Use logic: facts and figures which a school has on its side, unarguable details about what it offers and how it offers it, and, most significantly, results. Results speak most powerfully to any parent; academic and pastoral results which can be achieved every day need to be more widely known and used by those dealing with potential customers. Often the Admissions Department, upon whom a private school depends most to get new people into the place, are quite frequently the last to know what is going on in the rest of the school: they occasionally get so left out - unintentionally, in most cases - that the oddest ideas of what is actually happening can sometimes develop.
Yet the people who are actively trying to sell what the school does should be amongst the first to know exactly what is being sold. So a school needs to strengthen greatly the communication between those who work to produce results and those who speak to others about them. There’s usually plenty to get enthusiastic about - hardly a day goes by at most schools without something amazing happening somewhere. And every time something noteworthy happens, Admissions should know about it!
Emotion
Apart from dry facts and tangible results, there is the unseen power of emotion at work in persuasion. These are the ‘feelings’ which often guide parents in making decisions even when all the facts have been studied. Schools often use emotional words like ‘friendly’, ‘caring’ and ‘safe’ in its promotional materials, based normally on surveys. One could say ‘warm, compassionate, and secure’ or ‘welcoming, responsible and stable’ as well. A school at its best should be all of these things, or hope to be, and should continue to stress these emotional factors in its promotion.
But schools can get complacent about this too: if they are saying that they are ‘friendly, caring and safe’ they really have to live up to those words in every way with every child. They cannot afford the luxury of opinions about their own students which detract from that approach. They have to be friendly, and caring, and safe no matter what is flung at them and no matter who is in their classes; they have to be friends with their students even when they are sometimes invited to be enemies.
Only by being true to their words can that message - that a school really is friendly, caring and safe - ever effectively communicate. Word of mouth is still the most powerful way of attracting new students, and heart-felt sincerity along these lines is what gives that word of mouth its strength.
Besides, isn’t being friendly, caring and safe an end in itself?
Personality
There’s a third way to persuade people, according to the ancients.
Using the personal character of the individual in charge to carry forward an argument or view is a valid channel to accomplish a result.
Politicians and celebrities try to use this all the time, and we can see this element all around us in the media trying to persuade us to buy things, from Colonel Sanders Kentucky Fried Chicken to Blair’s New Labour. The fact that it is used politically and commercially doesn’t detract from the fact that it works: it is individuals who most often persuade us to make decisions, even when we’ve digested facts and absorbed emotional responses.
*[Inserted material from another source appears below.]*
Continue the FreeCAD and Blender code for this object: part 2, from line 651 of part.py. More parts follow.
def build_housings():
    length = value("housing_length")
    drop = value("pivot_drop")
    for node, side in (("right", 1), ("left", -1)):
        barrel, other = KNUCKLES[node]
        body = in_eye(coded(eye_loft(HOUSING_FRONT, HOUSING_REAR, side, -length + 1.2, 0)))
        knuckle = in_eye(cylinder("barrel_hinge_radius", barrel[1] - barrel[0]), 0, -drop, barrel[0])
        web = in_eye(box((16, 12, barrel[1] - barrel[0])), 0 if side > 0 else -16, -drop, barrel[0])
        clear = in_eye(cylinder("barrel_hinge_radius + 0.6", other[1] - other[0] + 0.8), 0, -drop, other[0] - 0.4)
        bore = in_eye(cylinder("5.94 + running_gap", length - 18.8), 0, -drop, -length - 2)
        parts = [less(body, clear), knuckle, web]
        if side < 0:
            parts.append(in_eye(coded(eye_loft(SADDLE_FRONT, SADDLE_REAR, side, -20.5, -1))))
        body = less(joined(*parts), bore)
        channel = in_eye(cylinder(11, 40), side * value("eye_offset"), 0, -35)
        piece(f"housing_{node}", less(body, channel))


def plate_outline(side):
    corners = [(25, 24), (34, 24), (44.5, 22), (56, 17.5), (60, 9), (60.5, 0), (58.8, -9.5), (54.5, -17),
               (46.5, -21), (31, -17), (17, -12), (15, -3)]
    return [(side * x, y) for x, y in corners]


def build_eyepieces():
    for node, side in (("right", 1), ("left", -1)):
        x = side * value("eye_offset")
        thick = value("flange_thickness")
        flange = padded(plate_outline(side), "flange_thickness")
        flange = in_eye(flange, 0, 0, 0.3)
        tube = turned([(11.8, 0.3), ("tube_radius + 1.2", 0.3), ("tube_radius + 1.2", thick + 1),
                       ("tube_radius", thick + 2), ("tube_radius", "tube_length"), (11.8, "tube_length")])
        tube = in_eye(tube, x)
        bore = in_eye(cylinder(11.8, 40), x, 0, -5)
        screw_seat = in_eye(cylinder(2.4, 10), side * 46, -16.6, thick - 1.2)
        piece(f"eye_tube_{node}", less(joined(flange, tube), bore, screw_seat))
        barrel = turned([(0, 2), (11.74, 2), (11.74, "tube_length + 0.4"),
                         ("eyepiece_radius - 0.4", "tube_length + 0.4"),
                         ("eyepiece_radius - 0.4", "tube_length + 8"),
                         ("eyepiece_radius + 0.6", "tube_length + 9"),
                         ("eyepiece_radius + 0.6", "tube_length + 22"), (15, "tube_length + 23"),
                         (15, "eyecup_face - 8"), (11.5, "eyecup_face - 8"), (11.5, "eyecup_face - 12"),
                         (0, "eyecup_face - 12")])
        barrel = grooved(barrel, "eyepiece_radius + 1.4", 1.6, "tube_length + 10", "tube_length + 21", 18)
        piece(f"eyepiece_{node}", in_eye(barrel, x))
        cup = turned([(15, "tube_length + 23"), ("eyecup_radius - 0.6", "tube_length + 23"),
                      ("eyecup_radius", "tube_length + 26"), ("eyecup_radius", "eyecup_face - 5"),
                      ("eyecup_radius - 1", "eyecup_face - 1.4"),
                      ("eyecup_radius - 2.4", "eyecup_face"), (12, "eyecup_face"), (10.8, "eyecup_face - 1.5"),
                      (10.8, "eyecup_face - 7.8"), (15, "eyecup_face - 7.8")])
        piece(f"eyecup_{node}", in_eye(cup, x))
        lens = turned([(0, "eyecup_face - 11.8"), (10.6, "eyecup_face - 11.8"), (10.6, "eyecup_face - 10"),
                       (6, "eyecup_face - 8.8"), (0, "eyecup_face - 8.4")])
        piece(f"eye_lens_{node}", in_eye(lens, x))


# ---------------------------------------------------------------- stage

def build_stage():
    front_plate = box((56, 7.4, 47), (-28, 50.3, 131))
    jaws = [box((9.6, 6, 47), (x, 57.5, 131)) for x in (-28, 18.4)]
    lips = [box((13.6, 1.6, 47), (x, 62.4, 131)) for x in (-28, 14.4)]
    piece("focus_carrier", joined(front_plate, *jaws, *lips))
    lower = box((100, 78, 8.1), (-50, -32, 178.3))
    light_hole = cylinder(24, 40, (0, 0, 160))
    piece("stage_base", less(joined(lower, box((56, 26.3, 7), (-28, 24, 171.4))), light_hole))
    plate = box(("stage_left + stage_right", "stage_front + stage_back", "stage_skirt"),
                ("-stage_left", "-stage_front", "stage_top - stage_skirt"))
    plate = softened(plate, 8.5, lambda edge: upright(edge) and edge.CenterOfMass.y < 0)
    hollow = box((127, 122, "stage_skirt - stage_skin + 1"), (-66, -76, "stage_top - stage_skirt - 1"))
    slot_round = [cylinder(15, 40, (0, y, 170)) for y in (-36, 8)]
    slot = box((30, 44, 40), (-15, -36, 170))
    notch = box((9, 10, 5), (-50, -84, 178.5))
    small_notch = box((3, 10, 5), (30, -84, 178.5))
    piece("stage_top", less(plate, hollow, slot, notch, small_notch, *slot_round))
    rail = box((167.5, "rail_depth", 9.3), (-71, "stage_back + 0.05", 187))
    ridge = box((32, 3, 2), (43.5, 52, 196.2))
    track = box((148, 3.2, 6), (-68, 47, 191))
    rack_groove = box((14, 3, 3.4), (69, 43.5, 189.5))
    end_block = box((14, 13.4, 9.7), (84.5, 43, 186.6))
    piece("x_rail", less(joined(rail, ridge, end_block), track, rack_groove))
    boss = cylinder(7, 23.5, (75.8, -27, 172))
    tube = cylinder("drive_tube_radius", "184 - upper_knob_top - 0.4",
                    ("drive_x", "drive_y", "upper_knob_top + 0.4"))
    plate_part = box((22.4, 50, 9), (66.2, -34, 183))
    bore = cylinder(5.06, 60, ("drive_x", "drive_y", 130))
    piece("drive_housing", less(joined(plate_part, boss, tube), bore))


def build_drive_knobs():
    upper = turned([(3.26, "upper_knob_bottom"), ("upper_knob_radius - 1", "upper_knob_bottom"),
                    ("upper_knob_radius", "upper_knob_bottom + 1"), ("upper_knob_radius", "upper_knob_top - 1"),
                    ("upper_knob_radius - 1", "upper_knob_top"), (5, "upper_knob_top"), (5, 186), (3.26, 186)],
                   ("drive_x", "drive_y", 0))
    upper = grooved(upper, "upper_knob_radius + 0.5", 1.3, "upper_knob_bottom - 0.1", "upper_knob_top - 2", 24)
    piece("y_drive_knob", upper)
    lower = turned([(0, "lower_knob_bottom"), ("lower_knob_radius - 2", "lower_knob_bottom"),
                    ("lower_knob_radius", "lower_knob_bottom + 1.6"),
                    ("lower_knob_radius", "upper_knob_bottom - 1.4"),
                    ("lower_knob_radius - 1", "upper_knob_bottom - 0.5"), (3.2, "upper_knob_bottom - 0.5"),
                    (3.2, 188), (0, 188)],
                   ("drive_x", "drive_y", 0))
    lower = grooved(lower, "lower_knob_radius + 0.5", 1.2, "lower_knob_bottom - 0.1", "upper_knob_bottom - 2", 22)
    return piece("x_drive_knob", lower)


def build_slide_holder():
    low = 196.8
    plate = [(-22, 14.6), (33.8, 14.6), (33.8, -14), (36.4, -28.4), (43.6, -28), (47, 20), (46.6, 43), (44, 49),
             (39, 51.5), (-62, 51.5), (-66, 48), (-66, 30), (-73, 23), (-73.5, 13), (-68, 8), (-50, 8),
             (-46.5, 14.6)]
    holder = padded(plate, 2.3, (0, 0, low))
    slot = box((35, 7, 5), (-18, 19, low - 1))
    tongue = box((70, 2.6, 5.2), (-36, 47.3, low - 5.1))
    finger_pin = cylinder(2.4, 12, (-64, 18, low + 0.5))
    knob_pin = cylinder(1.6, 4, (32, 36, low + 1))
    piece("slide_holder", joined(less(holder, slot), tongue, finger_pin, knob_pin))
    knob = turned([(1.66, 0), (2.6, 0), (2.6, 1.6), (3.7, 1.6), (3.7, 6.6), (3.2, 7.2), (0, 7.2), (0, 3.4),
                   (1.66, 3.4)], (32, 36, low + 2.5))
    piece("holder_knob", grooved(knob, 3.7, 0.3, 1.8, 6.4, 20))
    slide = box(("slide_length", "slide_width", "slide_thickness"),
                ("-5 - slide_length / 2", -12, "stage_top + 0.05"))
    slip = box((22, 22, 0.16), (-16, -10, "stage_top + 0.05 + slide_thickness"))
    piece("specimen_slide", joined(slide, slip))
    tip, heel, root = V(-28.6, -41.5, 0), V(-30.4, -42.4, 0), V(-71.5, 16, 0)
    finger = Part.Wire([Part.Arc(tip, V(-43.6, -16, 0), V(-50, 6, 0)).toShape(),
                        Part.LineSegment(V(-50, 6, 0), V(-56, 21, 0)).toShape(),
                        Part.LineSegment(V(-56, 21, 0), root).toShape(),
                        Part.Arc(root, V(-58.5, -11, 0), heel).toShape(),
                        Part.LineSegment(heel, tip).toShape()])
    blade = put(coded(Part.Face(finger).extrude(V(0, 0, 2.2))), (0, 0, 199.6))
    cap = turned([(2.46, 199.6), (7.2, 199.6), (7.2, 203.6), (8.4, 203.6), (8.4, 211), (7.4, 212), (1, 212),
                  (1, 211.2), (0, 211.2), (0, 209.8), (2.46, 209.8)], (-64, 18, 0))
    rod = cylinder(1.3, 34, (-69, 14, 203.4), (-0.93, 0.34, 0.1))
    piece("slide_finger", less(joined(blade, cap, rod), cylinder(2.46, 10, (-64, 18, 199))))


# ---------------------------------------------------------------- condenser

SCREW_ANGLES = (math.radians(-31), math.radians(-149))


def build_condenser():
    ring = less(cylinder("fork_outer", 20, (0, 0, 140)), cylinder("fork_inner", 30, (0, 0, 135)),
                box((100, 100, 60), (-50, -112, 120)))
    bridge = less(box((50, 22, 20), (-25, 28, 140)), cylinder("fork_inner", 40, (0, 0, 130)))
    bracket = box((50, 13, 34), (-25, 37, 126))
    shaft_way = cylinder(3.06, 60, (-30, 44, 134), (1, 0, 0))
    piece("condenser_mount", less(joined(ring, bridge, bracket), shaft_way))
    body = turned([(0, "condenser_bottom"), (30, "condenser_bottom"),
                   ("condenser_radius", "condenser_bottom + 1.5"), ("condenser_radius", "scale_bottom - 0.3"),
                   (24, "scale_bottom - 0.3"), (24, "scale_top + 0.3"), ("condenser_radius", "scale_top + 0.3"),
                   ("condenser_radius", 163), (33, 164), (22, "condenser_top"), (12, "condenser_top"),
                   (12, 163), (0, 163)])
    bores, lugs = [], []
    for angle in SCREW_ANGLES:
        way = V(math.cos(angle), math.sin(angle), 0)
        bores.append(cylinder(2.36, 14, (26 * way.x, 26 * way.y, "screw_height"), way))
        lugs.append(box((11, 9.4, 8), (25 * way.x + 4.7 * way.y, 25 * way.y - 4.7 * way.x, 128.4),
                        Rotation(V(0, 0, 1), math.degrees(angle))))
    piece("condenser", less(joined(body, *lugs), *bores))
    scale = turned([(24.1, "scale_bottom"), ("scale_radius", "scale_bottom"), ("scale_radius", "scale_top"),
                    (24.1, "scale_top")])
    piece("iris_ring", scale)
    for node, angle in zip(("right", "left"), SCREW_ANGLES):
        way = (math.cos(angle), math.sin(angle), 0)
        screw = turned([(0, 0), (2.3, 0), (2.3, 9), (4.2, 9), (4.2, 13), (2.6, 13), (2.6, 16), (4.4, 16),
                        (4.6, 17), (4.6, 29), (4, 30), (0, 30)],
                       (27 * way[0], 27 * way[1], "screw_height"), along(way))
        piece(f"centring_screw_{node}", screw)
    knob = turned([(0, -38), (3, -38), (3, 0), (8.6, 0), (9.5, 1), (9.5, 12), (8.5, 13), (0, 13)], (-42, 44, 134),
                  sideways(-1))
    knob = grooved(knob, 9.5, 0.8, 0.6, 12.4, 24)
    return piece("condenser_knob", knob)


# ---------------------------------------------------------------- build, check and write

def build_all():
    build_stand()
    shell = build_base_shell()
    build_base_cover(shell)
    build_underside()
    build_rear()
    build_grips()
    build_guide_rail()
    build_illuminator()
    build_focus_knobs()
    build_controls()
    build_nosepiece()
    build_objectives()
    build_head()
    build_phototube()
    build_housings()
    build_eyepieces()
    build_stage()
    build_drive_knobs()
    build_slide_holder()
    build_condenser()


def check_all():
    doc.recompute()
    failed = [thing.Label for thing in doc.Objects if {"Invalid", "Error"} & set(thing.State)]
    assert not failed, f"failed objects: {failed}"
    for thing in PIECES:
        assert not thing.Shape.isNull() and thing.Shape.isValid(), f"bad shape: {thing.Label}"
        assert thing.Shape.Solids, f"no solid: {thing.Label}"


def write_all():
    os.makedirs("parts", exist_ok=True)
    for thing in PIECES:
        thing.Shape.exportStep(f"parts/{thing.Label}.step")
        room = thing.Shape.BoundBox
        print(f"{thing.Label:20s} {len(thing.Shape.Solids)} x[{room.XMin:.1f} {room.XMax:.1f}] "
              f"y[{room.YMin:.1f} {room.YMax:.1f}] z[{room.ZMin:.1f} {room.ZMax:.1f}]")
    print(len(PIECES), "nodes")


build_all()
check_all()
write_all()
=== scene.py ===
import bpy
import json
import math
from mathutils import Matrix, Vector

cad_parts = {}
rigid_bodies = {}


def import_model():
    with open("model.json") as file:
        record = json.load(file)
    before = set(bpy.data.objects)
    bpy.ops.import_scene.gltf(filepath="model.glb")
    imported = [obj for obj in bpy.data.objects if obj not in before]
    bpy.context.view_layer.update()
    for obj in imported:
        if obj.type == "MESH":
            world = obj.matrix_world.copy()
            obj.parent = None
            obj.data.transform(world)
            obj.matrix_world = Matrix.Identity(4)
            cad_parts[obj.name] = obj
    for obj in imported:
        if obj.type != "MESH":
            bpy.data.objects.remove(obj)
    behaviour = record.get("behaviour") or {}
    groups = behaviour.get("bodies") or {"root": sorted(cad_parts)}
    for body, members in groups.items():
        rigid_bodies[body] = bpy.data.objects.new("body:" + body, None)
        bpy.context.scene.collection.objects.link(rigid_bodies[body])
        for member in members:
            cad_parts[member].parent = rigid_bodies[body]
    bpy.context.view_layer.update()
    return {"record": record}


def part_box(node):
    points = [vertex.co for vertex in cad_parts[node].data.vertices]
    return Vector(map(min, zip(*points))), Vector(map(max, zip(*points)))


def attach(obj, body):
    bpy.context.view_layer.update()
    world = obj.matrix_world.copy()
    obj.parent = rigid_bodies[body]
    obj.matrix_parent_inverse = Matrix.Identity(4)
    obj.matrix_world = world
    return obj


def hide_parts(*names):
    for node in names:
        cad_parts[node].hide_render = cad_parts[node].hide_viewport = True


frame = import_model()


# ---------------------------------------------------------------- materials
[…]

Everyone should use this to the school’s advantage when they can. Each member of staff in a school has something to bring personally to their area of responsibility and, one-for-one, making it their own and investing something of their personality into it will serve only to enhance their effectiveness and results. People respond to the personal touch.
Plus it’s more fun that way.
Looking over the marketing and communications of schools - some of which have been successful for over a thousand years - this is a major element: the Head Teacher’s profile is high and his or her influence is expected in every part of the way the place operates. Head Teachers put out personal newsletters; they appear on website pages; they turn up all over the place.
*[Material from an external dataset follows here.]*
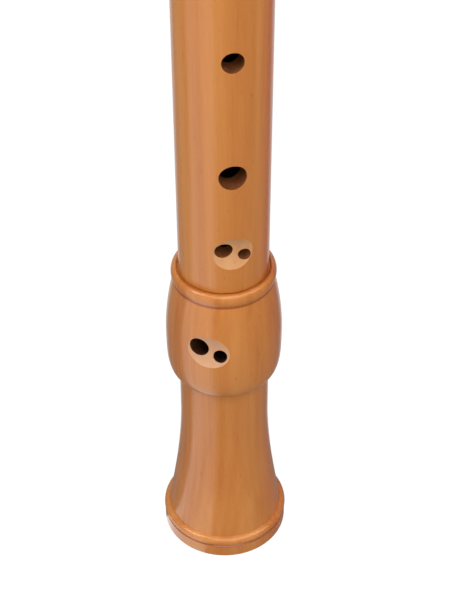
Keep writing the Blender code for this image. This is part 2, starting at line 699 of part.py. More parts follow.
def main():
    for item in list(bpy.data.objects):
        bpy.data.objects.remove(item, do_unlink=True)
    pearwood = wood("oiled_pearwood", (0.50, 0.23, 0.08), 0.38)
    cedar = wood("bare_cedar", (0.52, 0.25, 0.14), 0.70)
    lapping = wood("lapping_cork", (0.50, 0.33, 0.19), 0.90)

    foot = make_foot(pearwood)
    middle = make_middle(pearwood)
    lower_cork = make_cork(
        "lower_cork", LOWER_REBATE_RADIUS, LOWER_CORK_LENGTH,
        -LOWER_TENON_ROOT - CLEARANCE - LOWER_CORK_LENGTH, middle, lapping,
    )
    upper_cork = make_cork(
        "upper_cork", UPPER_REBATE_RADIUS, UPPER_CORK_LENGTH,
        MIDDLE_LENGTH + UPPER_TENON_ROOT + CLEARANCE, middle, lapping,
    )
    head = make_head(pearwood)
    block = make_block(head, cedar)
    beak = beak_cutter()
    cut(head, beak)
    cut(block, beak)
    finish([foot, middle, lower_cork, upper_cork, head, block])


main()
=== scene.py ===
"""Looks of the alto recorder: turned pearwood joints, a cedar block and cork lappings.

Sizes are in metres and repeat those of the solids. Every piece is modelled where it stands.
"""
import math

import bmesh
import bpy
from mathutils import Matrix, Vector


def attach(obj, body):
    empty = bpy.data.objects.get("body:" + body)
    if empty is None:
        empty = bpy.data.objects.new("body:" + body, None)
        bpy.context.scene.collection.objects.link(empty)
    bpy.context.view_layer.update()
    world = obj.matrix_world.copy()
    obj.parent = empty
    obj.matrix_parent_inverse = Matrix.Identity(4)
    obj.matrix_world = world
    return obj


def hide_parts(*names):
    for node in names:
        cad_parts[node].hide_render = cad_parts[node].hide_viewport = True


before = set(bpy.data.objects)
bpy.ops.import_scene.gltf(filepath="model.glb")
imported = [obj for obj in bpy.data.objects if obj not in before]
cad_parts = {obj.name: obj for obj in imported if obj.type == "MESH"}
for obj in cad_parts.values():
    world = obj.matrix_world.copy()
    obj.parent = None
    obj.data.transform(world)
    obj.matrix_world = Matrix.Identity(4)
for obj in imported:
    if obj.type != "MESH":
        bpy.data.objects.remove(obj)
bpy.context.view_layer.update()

# Bore and fits
CLEARANCE = 0.0003
FOOT_BORE_END_RADIUS = 0.0073
FOOT_BORE_TOP_RADIUS = 0.0076
MIDDLE_BORE_LOWER_RADIUS = 0.00775
MIDDLE_BORE_UPPER_RADIUS = 0.0096
HEAD_BORE_RADIUS = 0.0099

# Foot joint
BAND_HEIGHT = 0.0048
BAND_ROUND = 0.0005
END_GROOVE_WIDTH = 0.0006
END_GROOVE_DEPTH = 0.0007
END_BEAD_HEIGHT = 0.0029
END_BEAD_CREST = 0.0009
FLARE_LENGTH = 0.0449
NECK_LENGTH = 0.0193
FOOT_BARREL_END_LENGTH = 0.0160
FOOT_BARREL_RISE_LENGTH = 0.0211
BORE_MOUTH_CHAMFER = 0.0008
BAND_STEP = 0.00015
END_BEAD_PROUD = 0.00175
FLARE_END_RADIUS = 0.01927
NECK_RADIUS = 0.0144
FOOT_BARREL_RADIUS = 0.01845
RIM_BEAD_HEIGHT = 0.0045
RIM_BEAD_PROUD = 0.00242
RIM_GROOVE_DEPTH = 0.0005
RIM_GROOVE_ANGLE = -75
RIM_SEAT_DEPTH = 0.00065
FLARE_POWER = 1.69
BARREL_RISE_POWER = 1.81
BARREL_END_POWER = 3.5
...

By taking over staff meetings, appearing in Assemblies, running ceremonies, greeting parents on site and being a very visible Head available to parents, students and staff as well as putting out loads of communication from me personally, an active Head can help to enable everyone to ‘connect’ with what the school does as a whole.
Teaching
Of course, in a school teaching is by far the most important thing that is done.
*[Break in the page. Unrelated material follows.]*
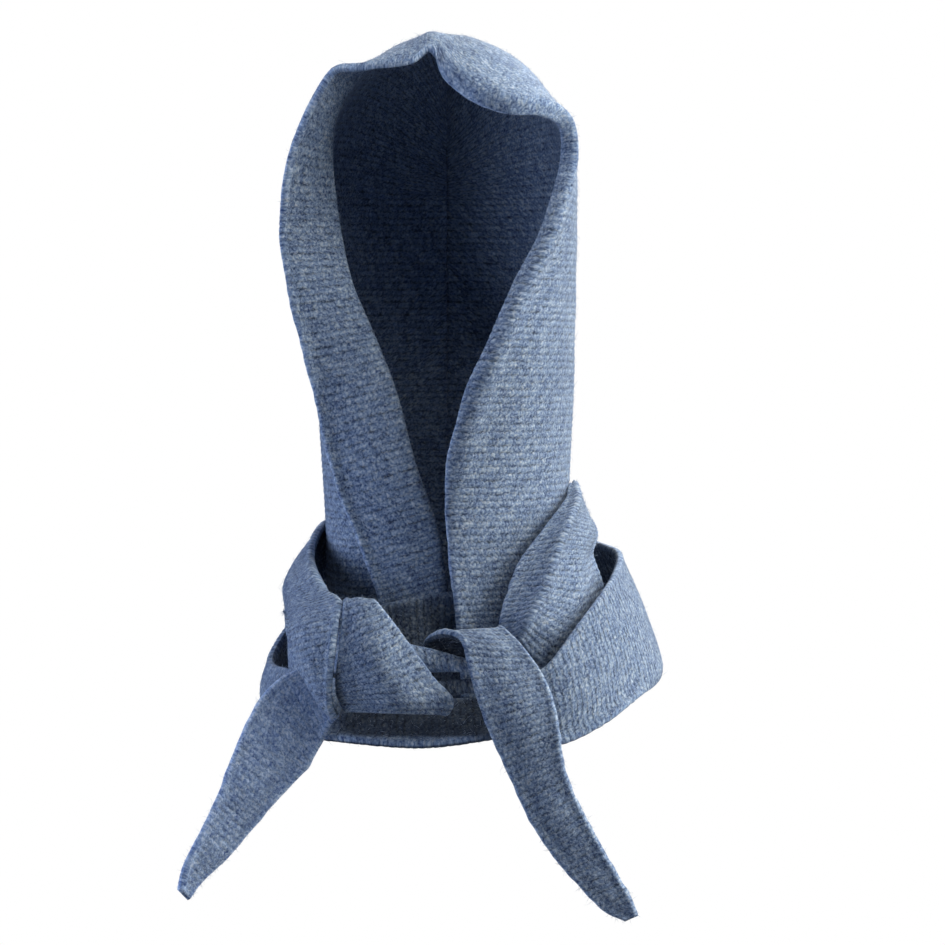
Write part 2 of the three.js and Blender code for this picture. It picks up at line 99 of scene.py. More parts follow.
def curve_at(knots: np.ndarray, places: np.ndarray) -> np.ndarray:
    """Smooth curve through knots that are spaced by the square root of their distances.

    Args:
        knots: Points, shape (knots, curves, 3).
        places: Where to sample, as span number plus share of the span.

    Returns:
        Points, shape (places, curves, 3).
    """
    first = 2 * knots[:1] - knots[1:2]
    last = 2 * knots[-1:] - knots[-2:-1]
    padded = np.concatenate([first, knots, last])
    gap = np.sqrt(np.linalg.norm(np.diff(padded, axis=0), axis=2, keepdims=True)).clip(LEAST_GAP)
    before, after = gap[:-1], gap[1:]
    slope = (
        (padded[1:-1] - padded[:-2]) / before
        - (padded[2:] - padded[:-2]) / (before + after)
        + (padded[2:] - padded[1:-1]) / after
    )
    span = np.clip(np.floor(places).astype(int), 0, len(knots) - 2)
    t = (places - span)[:, None, None]
    width = gap[1:-1][span]
    return (
        knots[span] * (2 * t**3 - 3 * t**2 + 1)
        + slope[span] * width * (t**3 - 2 * t**2 + t)
        + knots[span + 1] * (3 * t**2 - 2 * t**3)
        + slope[span + 1] * width * (t**3 - t**2)
    )


def fine_track(
    knots: np.ndarray, samples: int, columns: slice = slice(None)
) -> tuple[np.ndarray, np.ndarray]:
    """Finely spaced places along curves, and how far along they are.

    Args:
        knots: Points, shape (knots, curves, 3).
        samples: Places in each span.
        columns: The curves whose mean length counts.

    Returns:
        The places, and the distance of each from the first.
    """
    places = np.linspace(0, len(knots) - 1, (len(knots) - 1) * samples + 1)
    points = curve_at(knots, places)[:, columns]
    steps = np.linalg.norm(np.diff(points, axis=0), axis=2).mean(axis=1)
    return places, np.concatenate([[0.0], np.cumsum(steps)])


def slid(edge: np.ndarray, amounts: np.ndarray) -> np.ndarray:
    """Knots moved along their own curve, so that the courses lie askew on the same shape.

    Args:
        edge: Knots of one edge, shape (knots, 3).
        amounts: How far each moves, in spans between knots.

    Returns:
        The moved knots.
    """
    places = np.clip(np.arange(len(edge)) + amounts, 0, len(edge) - 1)
    return curve_at(edge[:, None], places)[:, 0]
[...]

Every other part of a school exists to serve and assist the teaching part in its work.
This is really why any changes are made elsewhere - to get the longer term view over the school’s academics, and to put attention on what really matters: the education and well-being of the students in the school’s care.
A school should always aim to do better at this, and to do it more consistently.
In my opinion, we should be producing a higher academic standard as a matter of course.
More is expected of teachers than just to put the students in front of them through a set of requirements until they are done. That in itself can be a tough job, especially as standards decline generally in the world at large. But to really succeed, a school has to add something special to the mix. Or, to put it another way, it has to remove something from the path of students so that they achieve more than expected.
The verb ‘to educate’ comes from the Latin word educare, related to the word educere, which means ‘to lead out’. The task of educators is not to ensure that students are merely able to regurgitate what is put in front of them, but that the end result of their education is that they have been ‘lead out’ to contribute to whatever subjects they have studied.
These are philosophical points: the central one is that schools need to reach for the sky when it comes to academic standards. Teacher training and further enhancement should be elevated to its proper role as a tool for enabling all to do better and more fulfilling work.
Schools need to devise ways of getting teachers to share information more regularly, enabling swifter and more coordinated handlings of individual students. They have to carry these forward and develop ways of pouncing even more rapidly upon pastoral and academic situations as they arise - or even before they arise.
Every student should move up to his or her next level with ‘value added’. It’s a school’s job to ensure that this is actually what is happening every term, every week, every day and every lesson, whether a staff member is directly involved in teaching or not.
Luckily, in most schools there is an absolutely superb bunch of people at its heart, most of them unacknowledged geniuses in their own right. Everyone needs to appreciate these people more for what they already do, and give them whatever help they need to do it even better.